我母亲也有同样的体会,此前,她一度认为白宫就像是一座冰冷的博物馆,并为要在这里生活感到十分烦恼,但是很快,她发现这里并不是她想象的那样,有很多事情需要重新加以判定。这里的人和我们并无两样,很多白宫男管家都已经在这里工作了好多年,不论第一家庭如何更换,他们都尽心尽力地服务。他们安静端庄,让我想起了姑婆的丈夫特里,当年,我们住在欧几里得大道的时候,特里就住在我们的楼下,他常常穿着一双正装鞋、一条背带裤为我们修剪草坪。于是,我要求我们一家人在与工作人员沟通的时候,既要意思明确,又要充满尊重,我希望他们永远不会产生被人无视的感觉。我还明确告诉他们,如果他们中有人关心政治,不论他们支持的是共和党还是民主党,那都是他们的自由,不会受到干涉。他们也小心翼翼,懂得尊重我们的个人隐私。但同时,他们也表现得很开朗、很热心,所以渐渐地,我们的关系越来越亲近。他们能够凭直觉判断出什么时候应该让我一个人待着,什么时候能和我开一开玩笑。他们经常会在厨房里尽情讨论他们最喜欢的球队,每天我在厨房浏览早报头条时,他们都喜欢跟我讲一些最新的员工八卦或者有关他们孙辈的一些趣事。到了晚上,如果电视上正在播放校园篮球比赛,贝拉克偶尔就会进去跟他们一起看上一会儿。萨沙和玛利亚也逐渐喜欢上了厨房里的欢乐气氛,放学后常常偷偷溜进厨房制作冰沙或者爆米花。白宫里许多工作人员都非常喜欢我母亲,经常会跟着她一起去楼上的日光浴室聊天。

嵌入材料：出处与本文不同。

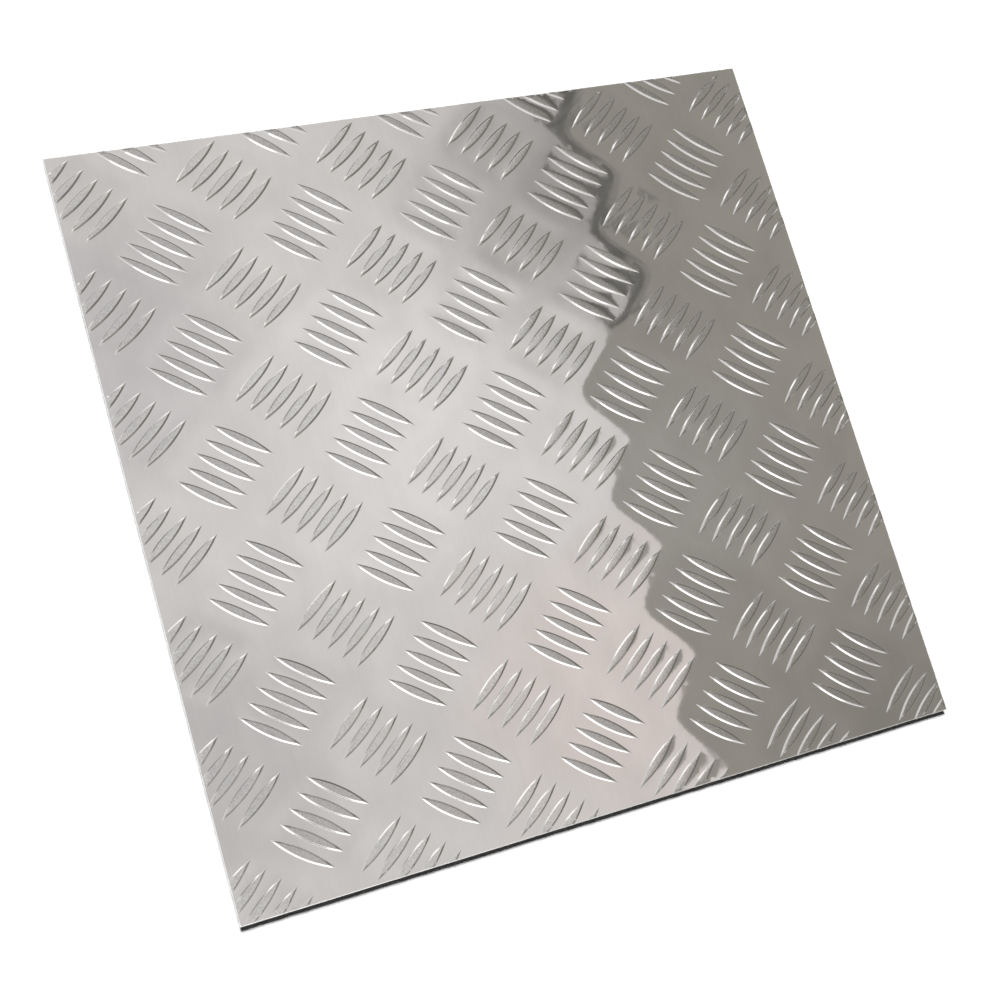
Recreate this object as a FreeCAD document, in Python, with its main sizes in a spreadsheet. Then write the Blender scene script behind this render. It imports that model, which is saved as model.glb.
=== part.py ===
"""Aluminium checker plate: one square off-cut of rolled five-bar tread sheet.

The sheet lies flat with its treads up.  X runs across the rolling direction, Y along it and +Z up.
The origin is the middle of the underside.  Lengths are in millimetres and angles in degrees.
"""
import FreeCAD, Part
import math
import os

GROUP_TREADS = 5

DIMENSIONS = {
    "sheet_width": 300.0,            # X, across the rolling direction
    "sheet_length": 300.0,           # Y, along the rolling direction
    "sheet_thickness": 3.0,          # plain metal between the treads
    "tread_height": 0.7,             # crown of a tread above the plain metal
    "tread_tip_height": 0.45,        # what is left of that height at the pointed tips
    "tread_length": 26.4,            # tip to tip
    "tread_width": 3.9,              # widest, at mid-length
    "tread_lean": 39.0,              # slope of a tread from the X axis
    "tread_pitch": 6.5,              # from one tread of a group to the next
    "stack_lean": 46.0,              # slope of the line through a group's tread centres
    "cell_width": 56.5,              # X repeat of the pattern
    "cell_length": 46.0,             # Y repeat of the pattern
    "first_group_from_left": 36.8,   # centre of the first falling group, in from the left edge
    "first_group_from_back": 42.2,   # and in from the back edge
}


def make_dimension_sheet(doc):
    """Write the driving dimensions into a spreadsheet, one aliased cell each."""
    sheet = doc.addObject("Spreadsheet::Sheet", "dimensions")
    for row, (alias, value) in enumerate(DIMENSIONS.items(), start=1):
        sheet.set(f"A{row}", alias)
        sheet.set(f"B{row}", str(value))
        sheet.setAlias(f"B{row}", alias)
    doc.recompute()
    return sheet


def add_bound(doc, kind, name, formulas):
    """Add a Part object whose properties follow formulas of the dimension names."""
    feature = doc.addObject(kind, name)
    for path, formula in formulas.items():
        feature.setExpression(path, formula)
    return feature


def make_tread(doc):
    """One whole tread along X, centred on the Z axis, crowned above Z = 0 and rooted below it.

    Two upright cylinders meet in the pointed lens of its plan, and a third, lying across it,
    gives the crown its long fall from mid-length to the tips.
    """
    half = "(dimensions.tread_length / 2)"
    sagitta = "(dimensions.tread_width / 2)"
    side_radius = f"(({half} ^ 2 + {sagitta} ^ 2) / (2 * {sagitta}))"
    fall = "(dimensions.tread_height - dimensions.tread_tip_height)"
    crown_radius = f"(({half} ^ 2 + {fall} ^ 2) / (2 * {fall}))"
    root = "(dimensions.sheet_thickness / 2)"
    sides = []
    for name, sign in (("tread_side_front", "1"), ("tread_side_back", "-1")):
        sides.append(add_bound(doc, "Part::Cylinder", name, {
            "Radius": side_radius,
            "Height": f"dimensions.tread_height + {root}",
            "Placement.Base.y": f"{sign} * ({side_radius} - {sagitta})",
            "Placement.Base.z": f"-{root}",
        }))
    crown = add_bound(doc, "Part::Cylinder", "tread_crown", {
        "Radius": crown_radius,
        "Height": "2 * dimensions.tread_width",
    })
    crown.Placement = FreeCAD.Placement(FreeCAD.Vector(), FreeCAD.Rotation(FreeCAD.Vector(1, 0, 0), 90))
    crown.setExpression("Placement.Base.y", "dimensions.tread_width")
    crown.setExpression("Placement.Base.z", f"dimensions.tread_height - {crown_radius}")
    tread = doc.addObject("Part::MultiCommon", "tread")
    tread.Shapes = [*sides, crown]
    return tread


def tread_placements(size):
    """Place every tread whose middle is within reach of the sheet.

    Falling groups slope down to the right.  Rising groups are their mirror image, half a cell
    away both ways.
    """
    reach = size.tread_length / 2
    left = -size.sheet_width / 2
    back = size.sheet_length / 2
    step_x = size.tread_pitch * math.cos(math.radians(size.stack_lean))
    step_y = size.tread_pitch * math.sin(math.radians(size.stack_lean))
    columns = math.ceil(size.sheet_width / size.cell_width) + 1
    rows = math.ceil(size.sheet_length / size.cell_length) + 1
    placements = []
    for rise, offset in ((-1, 0.0), (1, 0.5)):
        turn = FreeCAD.Rotation(FreeCAD.Vector(0, 0, 1), rise * size.tread_lean)
        for column in range(-2, columns):
            for row in range(-2, rows):
                group_x = left + size.first_group_from_left + (column + offset) * size.cell_width
                group_y = back - size.first_group_from_back - (row + offset) * size.cell_length
                for tread in range(GROUP_TREADS):
                    along = tread - (GROUP_TREADS - 1) / 2
                    x = group_x + along * step_x
                    y = group_y - rise * along * step_y
                    if abs(x) < -left + reach and abs(y) < back + reach:
                        middle = FreeCAD.Vector(x, y, size.sheet_thickness)
                        placements.append(FreeCAD.Placement(middle, turn))
    return placements


def make_rolled_strip(doc, size, tread):
    """The strip as it leaves the rolls, larger than the sheet by a tread all round."""
    margin = size.tread_length
    width = size.sheet_width + 2 * margin
    length = size.sheet_length + 2 * margin
    corner = FreeCAD.Vector(-width / 2, -length / 2, 0)
    slab = Part.makeBox(width, length, size.sheet_thickness, corner)
    treads = [tread.Shape.transformed(place.toMatrix()) for place in tread_placements(size)]
    strip = doc.addObject("Part::Feature", "rolled_strip")
    strip.Shape = slab.fuse(treads)
    return strip


def make_tread_plate(doc, strip):
    """The sheet, sheared square out of the rolled strip, treads and all."""
    outline = add_bound(doc, "Part::Box", "shear_outline", {
        "Length": "dimensions.sheet_width",
        "Width": "dimensions.sheet_length",
        "Height": "dimensions.sheet_thickness + 2 * dimensions.tread_height",
        "Placement.Base.x": "-dimensions.sheet_width / 2",
        "Placement.Base.y": "-dimensions.sheet_length / 2",
    })
    plate = doc.addObject("Part::Common", "tread_plate")
    plate.Label = "tread_plate"
    plate.Base = strip
    plate.Tool = outline
    return plate


def check(doc, plate):
    """Stop if any object failed or the sheet isn't one sound solid."""
    for item in doc.Objects:
        if "Invalid" in item.State or "Error" in item.State:
            raise RuntimeError(f"{item.Name} failed: {item.State}")
    shape = plate.Shape
    if shape.isNull() or not shape.isValid() or len(shape.Solids) != 1:
        raise RuntimeError(f"{plate.Label} isn't one valid solid")


def main():
    """Build the document and write the sheet's shape."""
    doc = FreeCAD.newDocument("checker_plate")
    size = make_dimension_sheet(doc)
    tread = make_tread(doc)
    doc.recompute()
    strip = make_rolled_strip(doc, size, tread)
    plate = make_tread_plate(doc, strip)
    doc.recompute()
    check(doc, plate)
    os.makedirs("parts", exist_ok=True)
    plate.Shape.exportStep(os.path.join("parts", f"{plate.Label}.step"))
    box = plate.Shape.BoundBox
    print(plate.Label, "volume", round(plate.Shape.Volume), "faces", len(plate.Shape.Faces), box)


main()
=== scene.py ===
"""The finished look of a square off-cut of aluminium checker plate.

The rolled face is one height field: plain metal that swells a little between the tread groups,
and the lens-shaped treads that stand out of it.  Lengths are worked in millimetres, in the frame
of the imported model, and turned into metres when a mesh is made.
"""
import logging
import math
from dataclasses import dataclass
from enum import Enum
from itertools import product

import bmesh
import bpy
import numpy as np
from mathutils import Matrix, Vector
from mathutils.geometry import delaunay_2d_cdt


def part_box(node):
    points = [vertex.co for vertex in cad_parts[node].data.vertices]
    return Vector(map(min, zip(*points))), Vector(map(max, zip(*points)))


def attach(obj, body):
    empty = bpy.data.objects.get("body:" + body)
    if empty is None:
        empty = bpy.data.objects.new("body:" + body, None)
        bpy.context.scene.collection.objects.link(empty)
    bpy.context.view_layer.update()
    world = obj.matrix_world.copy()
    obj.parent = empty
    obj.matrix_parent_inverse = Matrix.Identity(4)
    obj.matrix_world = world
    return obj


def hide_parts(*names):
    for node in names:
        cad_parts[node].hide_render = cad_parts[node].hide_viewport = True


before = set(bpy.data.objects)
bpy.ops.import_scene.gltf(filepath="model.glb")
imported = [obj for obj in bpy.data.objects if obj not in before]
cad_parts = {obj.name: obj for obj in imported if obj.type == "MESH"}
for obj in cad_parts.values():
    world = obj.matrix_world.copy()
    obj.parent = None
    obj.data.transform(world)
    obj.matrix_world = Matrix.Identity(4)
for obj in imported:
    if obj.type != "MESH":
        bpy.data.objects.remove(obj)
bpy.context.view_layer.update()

MM = 0.001
SOLID_TREAD_HEIGHT = 0.7  # how far the plain solid's treads stand above its plain metal
SIZE_DIGITS = 3           # decimals of a millimetre that a size is read to
NET_TOLERANCE = 1e-6      # millimetres within which points of a net are one
BLADE_TOLERANCE = 1e-4    # and points on a blade are already cut
RIM_TOLERANCE = 1e-3      # and points count as on the rim
log = logging.getLogger("checker_plate")


class GroupLean(Enum):
    """Which way the treads of a group slope, seen from above; the value mirrors Y."""

    FALLING = 1
    RISING = -1

    @property
    def shift(self) -> float:
        """Share of a cell, each way, from a falling group to the nearest one of this lean."""
        return 0.0 if self is GroupLean.FALLING else 0.5


class FaceFinish(Enum):
    """Which finish a face of the sheet wears; the value is its material's place."""

    MILL = 0
    SHEARED = 1


def smooth_ramp(value: np.ndarray) -> np.ndarray:
    """Clamp to 0..1 and ease both ends."""
    clamped = np.clip(value, 0.0, 1.0)
    return clamped * clamped * (3.0 - 2.0 * clamped)


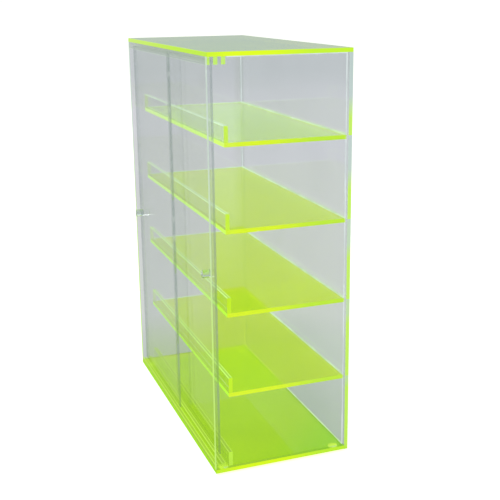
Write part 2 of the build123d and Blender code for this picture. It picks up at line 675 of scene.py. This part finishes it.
@dataclass(frozen=True)
class TurnedClear(Finish):
    """Colourless acrylic turned to a knob.

    Attributes:
        tint: Its own colour.
        haze: Its colour where it is cloudy.
        shade: What its shadow lets through of each colour.
        rough: Its roughness where it is smooth.
        worn: Its roughness where it is scratched.
    """

    tint: RGB = (0.93, 0.97, 0.96)
    haze: RGB = (0.88, 0.92, 0.90)
    shade: RGB = (0.90, 0.92, 0.91)
    rough: float = 0.03
    worn: float = 0.11

    def surface(self, graph: Graph) -> Socket:
        """Build the surface.

        Args:
            graph: The material's graph.

        Returns:
            The surface's shader.
        """
        polish = graph.use("polish", Smooth=self.rough, Worn=self.worn)
        looks = {
            "Base_Color": graph.blend(polish.outputs["Haze"], self.tint, self.haze),
            "Roughness": polish.outputs["Roughness"],
        }
        glass = graph.result("BsdfPrincipled", Transmission_Weight=1.0, IOR=ACRYLIC_INDEX, **looks)
        clear = graph.result("BsdfTransparent", Color=self.shade)
        shadow = graph.node("LightPath").outputs["Is Shadow Ray"]
        return graph.mix(shadow, glass, clear)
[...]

刚开始有那么一段时间,我完全辨认不出白宫里各位电话接线员的声音,他们有人负责早晨打电话叫我起床,有人负责帮我和楼下的东翼办公室联系。但是很快,我就跟他们熟悉起来,甚至成了朋友。我们会一起聊天,谈论天气;我也会跟他们开玩笑说,每次遇到官方活动的时候,我都要比贝拉克早起好几个小时,因为只有这样我才能有时间给头发做造型。我们之间的这种交流,时间都不长,但让我觉得生活多少正常了一些。